Use of ultra high performance liquid chromatography with high resolution mass spectrometry to analyze urinary metabolome alterations following acute kidney injury in post-cardiac surgery patients.

BACKGROUND: Cardiac surgery-associated acute kidney injury (AKI) can increase the mortality and morbidity, and the incidence of chronic kidney disease, in critically ill survivors.

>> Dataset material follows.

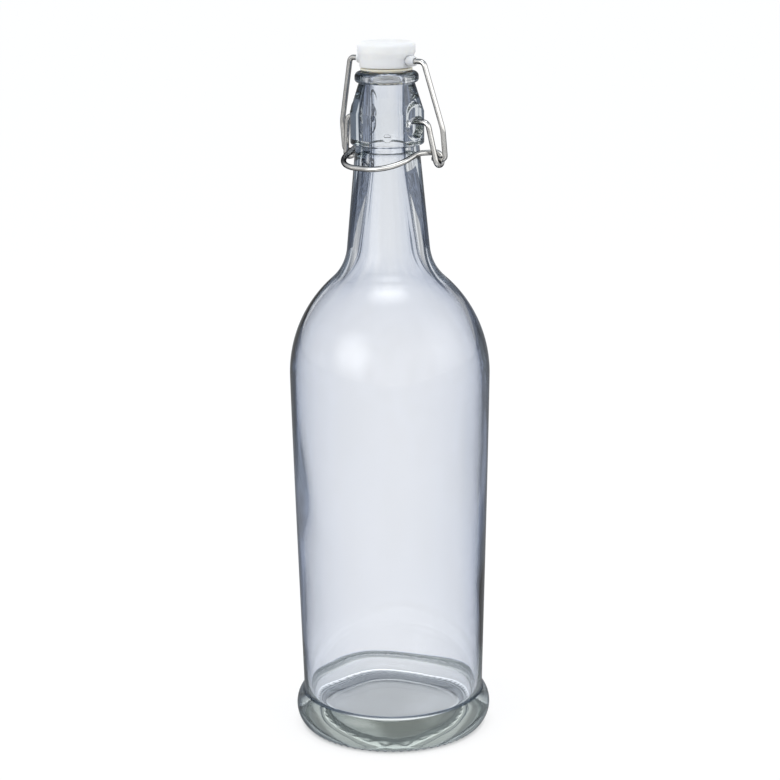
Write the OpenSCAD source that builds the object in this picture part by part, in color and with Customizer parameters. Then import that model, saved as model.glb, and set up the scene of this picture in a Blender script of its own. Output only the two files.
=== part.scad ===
// Swing-top bottle: a clear glass bottle with a flared foot, closed by a
// plastic stopper with a soft seal, a bail wire and a lever wire.
// Units are millimetres. The origin is the centre of the face that the
// bottle stands on, +Z is up, the wires turn about axes along X, and the
// lever's loop lies towards -Y.

/* [Glass body] */
// Height of the glass, from the table to the top of the lip
glass_h = 298.6; // [280:0.1:330]
// Widest diameter of the rounded foot
foot_d = 89; // [86:0.1:94]
// Height of the foot's widest line above the table
foot_mid_h = 8.4; // [7:0.1:9.5]
// Radius of the foot's rounded side, seen in section
foot_side_r = 11.3; // [10:0.1:13]
// How far the side, just above the foot, lies inside the foot's widest line
waist_inset = 3.5; // [2:0.1:5]
// Diameter at the start of the shoulder
body_d = 89.1; // [86:0.1:94]
// Distance from the lip down to the start of the shoulder
shoulder_drop = 133.6; // [125:0.1:150]
// How much the side swells: 1 is a straight taper
body_swell = 1.15; // [1:0.01:1.5]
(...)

The purpose of this research was to investigate possible links between urinary metabolic changes and cardiac surgery-associated AKI. METHODS: Using ultra-high-performance liquid chromatography coupled with Q-Exactive Orbitrap mass spectrometry, non-targeted metabolomics was performed on urinary samples collected from groups of patients with cardiac surgery-associated AKI at different time points, including Before_AKI (uninjured kidney), AKI_Day1 (injured kidney) and AKI_Day14 (recovered kidney) groups. The data among the three groups were analyzed by combining multivariate and univariate statistical methods, and urine metabolites related to AKI in patients after cardiac surgery were screened. Altered metabolic pathways associated with cardiac surgery-induced AKI were identified by examining the Kyoto Encyclopedia of Genes and Genomes database. RESULTS: The secreted urinary metabolome of the injured kidney can be well separated from the urine metabolomes of uninjured or recovered patients using multivariate and univariate statistical analyses. However, urine samples from the AKI_Day14 and Before_AKI groups cannot be distinguished using either of the two statistical analyses. Nearly 4000 urinary metabolites were identified through bioinformatics methods at Annotation Levels 1-4. Several of these differential metabolites may also perform essential biological functions. Differential analysis of the urinary metabolome among groups was also performed to provide potential prognostic indicators and changes in signalling pathways. Compared with the uninjured kidney group, the patients with cardiac surgery-associated AKI displayed dramatic changes in renal metabolism, including sulphur metabolism and amino acid metabolism. CONCLUSIONS: Urinary metabolite disorder was observed in patients with cardiac surgery-associated AKI due to ischaemia and medical treatment, and the recovered patients' kidneys were able to return to normal. This work provides data on urine metabolite markers and essential resources for further research on AKI.